I’ve been thinking about this a lot over the past few months. Every once in a while I find myself covering my face with my hands, just at the thought of where we have landed. Not economically, not socially (although I do reminisce about concerts and basketball games with my friends as much as anyone). But as people. Humans. Communities. Neighbours.

We all giggled when we heard toilet paper was out of stock everywhere, but that quickly changed from a “haha that is hilarious” kind of giggle, to an uncomfortable and awkward giggle as the behaviour rolled over onto sanitizer, wipes, chicken! (I bet there are still freezers full in some houses) Who remembers the story of the guy that bought loads of sanitizer, and turned around to try to sell it for a profit? Or the guy that loaded his cart with beef, clearing out the store’s shelf?

As time has gone by, I’ve started to think about COVID differently. There is no doubt that it is out there, it is real, and many people have lost loved ones because of it. But what is also very clear, is that with every day that goes by, tolerance, and compassion, are slowly chipped away at. Instead of being for each other, more and more, we have become about ourselves. Not intentionally for the most part (I hope). But because we are left with ourselves. Our social cord is cut off. The interactions we need to be reminded that we are all connected are completely eliminated. Everything about COVID triggers fight of flight. And so we fight. With ourselves, with each other.

But, what if instead of getting triggered every time we see “COVID”, we use that to serve as a reminder, to be about people as much as we are about ourselves:

Compassion, Connection and Consideration


Ideology and individuality.

What if, it becomes a symbol of everything we should strive for. A reminder of what we need, together, to survive.

Because we do need each other to survive. Whether we realize it or not, we are connected, and our humanity and future are dependent on our collective effort to be positive and empathetic (now more than ever).

I beg you to reconsider. Take a deep breath, every time you feel the urge to argue, bash, shout. Treat everyone like they are your sweet grandmother, smile with your eyes, and above all, be kind.


I Hope You Act. And Reflect.

I have spent a lot of time over the past week reflecting. I moved to Canada in 1997, straight into grade eight. My school was very multicultural. Making friends was hard for me, only due to my introverted nature, which at the time was amplified thanks to the language barrier.

We moved from a country that for the most part was not multicultural. My interactions, from what I recall, were only with people born and raised in Iran. So I cannot for the life of me remember how I integrated into a multicultural community. I don’t know if I had questions, or if my parents had given us lessons about equality before we got here. I do remember I chose to write an essay about racism that year, yet I can’t remember what would have provoked that.

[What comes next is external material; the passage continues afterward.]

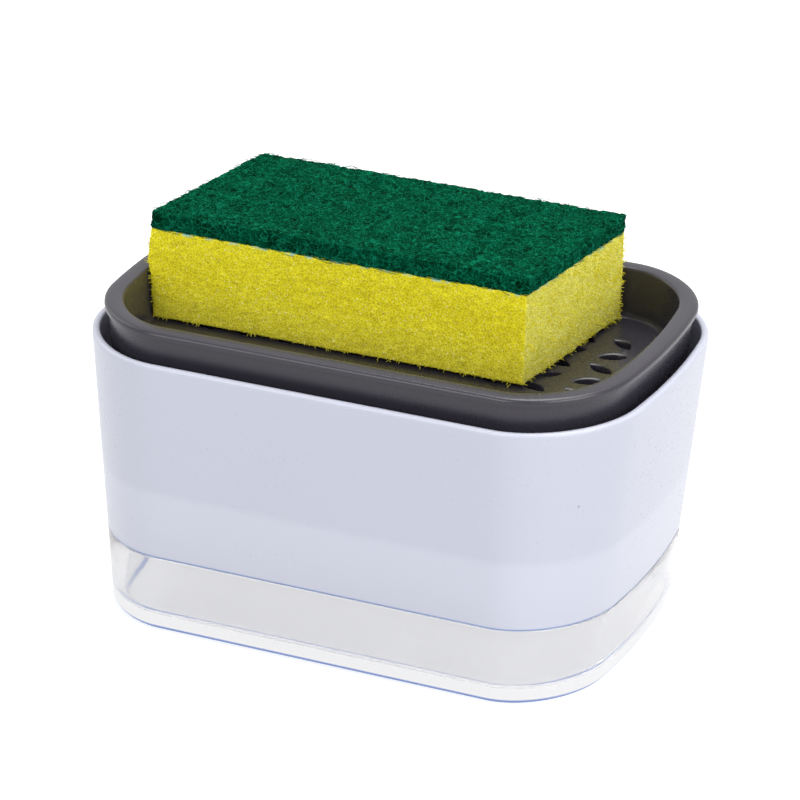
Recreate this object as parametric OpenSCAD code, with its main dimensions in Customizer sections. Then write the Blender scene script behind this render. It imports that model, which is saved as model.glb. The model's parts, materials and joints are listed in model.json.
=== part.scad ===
// Soap pump caddy: a clear soap tank, a white casing that lifts off it, a press pump
// in the casing's deck, a drip tray on the pump's head and a sponge on the tray.
// Millimetres. +Z is up, the front looks along -Y, and the origin is the middle of the base.

/* [Casing] */
// Width of the casing at its rim
body_w = 145; // [130:1:160]
// Depth of the casing at its rim
body_d = 106; // [96:1:116]
// Corner size along the width
corner_w = 25; // [20:0.5:30]
// Corner size along the depth
corner_d = 29; // [22:0.5:33]
// How far the short ends bow out, as a share of the half width
end_bow_share = 0.08; // [0:0.01:0.1]
// Height of the casing's rim above the table
casing_top = 73; // [70:0.5:80]
// How much narrower each side is at the table than at the rim
base_inset = 5.5; // [2:0.5:6]
// Wall of the casing
casing_wall = 2; // [1.6:0.1:2.4]
// Height of the deck's upper face above the table
deck_h = 43; // [41:0.5:46]
// Thickness of the deck
deck_t = 2; // [1.6:0.1:3]

/* [Tank] */
// Height of the line where casing and tank meet
seam_h = 20.5; // [16:0.5:26]
// Wall of the tank's neck
tank_wall = 1.8; // [1.4:0.1:2.4]
// Thickness of the tank's floor
tank_floor_t = 3; // [2:0.1:4]
// Bevel round the tank's lower edge
foot_bevel = 1.6; // [0.8:0.1:2.4]
// Bevel between the tank's floor and its inner wall
inner_bevel = 3; // [1:0.5:5]
// Gap between the tank's neck and the casing
neck_gap = 0.5; // [0.3:0.1:1]
// Draft of the neck on each side
neck_draft = 0.4; // [0:0.1:1]

/* [Tank seal] */
// Thickness of the seal on top of the neck
seal_t = 1.2; // [0.8:0.1:2]
// Height of the seal's lip inside the neck
seal_lip_h = 3; // [2:0.5:5]
// Thickness of the seal's lip
seal_lip_t = 1; // [0.8:0.1:1.6]
// Gap between the seal and the deck
seal_gap = 0.3; // [0.2:0.05:0.5]

/* [Pump] */
// How far the tray is pressed down
stroke = 9; // [6:0.5:11]
// Play that is left between head and nut at the end of the stroke
stroke_spare = 0.4; // [0.3:0.1:1]
// Outer radius of the threaded boss on the deck
boss_r = 13; // [12.8:0.1:14]
// Height of the threaded boss
boss_h = 6; // [5.6:0.2:8]
// Height of a thread turn above its core
thread_h = 0.8; // [0.5:0.1:1]
// Distance from one thread turn to the next
thread_pitch = 2; // [1.8:0.1:2.4]
// Gap between the boss's thread and the nut's wall
thread_gap = 0.2; // [0.15:0.05:0.3]
// Gap round the cylinder in the boss
boss_gap = 0.4; // [0.2:0.1:0.8]
// Wall of the lock nut
nut_wall = 2; // [1.6:0.1:2.4]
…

I do remember being genuinely confused by the concept though. How can you possibly judge someone based on the color of their skin?

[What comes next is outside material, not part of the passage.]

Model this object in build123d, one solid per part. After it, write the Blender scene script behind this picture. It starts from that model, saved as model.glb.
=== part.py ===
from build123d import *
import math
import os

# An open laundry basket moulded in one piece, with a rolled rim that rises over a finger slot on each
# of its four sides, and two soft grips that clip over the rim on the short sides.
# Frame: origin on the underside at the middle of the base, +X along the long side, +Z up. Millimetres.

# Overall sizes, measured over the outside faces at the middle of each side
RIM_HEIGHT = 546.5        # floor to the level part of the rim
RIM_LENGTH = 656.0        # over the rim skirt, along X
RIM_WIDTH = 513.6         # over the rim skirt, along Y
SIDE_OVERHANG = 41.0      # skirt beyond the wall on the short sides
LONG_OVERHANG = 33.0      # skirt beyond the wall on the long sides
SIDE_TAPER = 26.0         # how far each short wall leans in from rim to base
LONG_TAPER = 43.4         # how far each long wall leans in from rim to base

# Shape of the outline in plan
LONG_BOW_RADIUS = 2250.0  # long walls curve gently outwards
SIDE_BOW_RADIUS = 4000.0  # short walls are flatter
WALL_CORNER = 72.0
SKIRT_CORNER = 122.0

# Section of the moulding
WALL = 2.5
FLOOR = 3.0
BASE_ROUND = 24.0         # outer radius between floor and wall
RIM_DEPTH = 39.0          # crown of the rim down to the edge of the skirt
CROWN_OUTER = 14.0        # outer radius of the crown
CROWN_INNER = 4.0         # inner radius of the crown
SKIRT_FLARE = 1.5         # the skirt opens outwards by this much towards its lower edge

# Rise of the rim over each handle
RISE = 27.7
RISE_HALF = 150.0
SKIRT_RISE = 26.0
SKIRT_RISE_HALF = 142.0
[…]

My friends welcomed me with open arms. I got along with everyone and within my group of friends, there was no discrimination. We were so young. Acceptance came naturally. It was pure and beautiful.

Reflection, especially on things like this, often raises a lot of questions that we don’t always have answers to. So I had to ask my mother, “Did you teach us not to judge others based on race?” She was initially confused by my question, concerned that I thought she had reservations about my group of friends. After some clarification, she finally said, “I taught you about people’s rights, no matter their race. I taught you not to judge, and to appreciate humanity”. I can look back at my life and see that this makes sense, and yet, I don’t remember these lessons.

We have a lot of work to do. Myself included. And despite educating ourselves to the best of our abilities, we will never understand. But I do hope that all along, we also take the time and explore the source of our thoughts, the root of our beliefs, and triggers for our actions. Whatever those might be, I hope we actually take the time to discover them, and adjust them so we behave from a place of compassion. I hope we recognize that we are all connected. That, as Desmond Tutu says, our humanity is caught up , is inextricably bound up, in others. And, maybe most importantly, I hope we ask of each other “how can I do better”.

Our words, our thoughts and actions, are rooted in something. A seed that was planted in the pure garden of our minds long ago, either flourishes into beautiful flowers or spreads like weeds. I hope you water those flowers daily and pull those weeds out from the roots.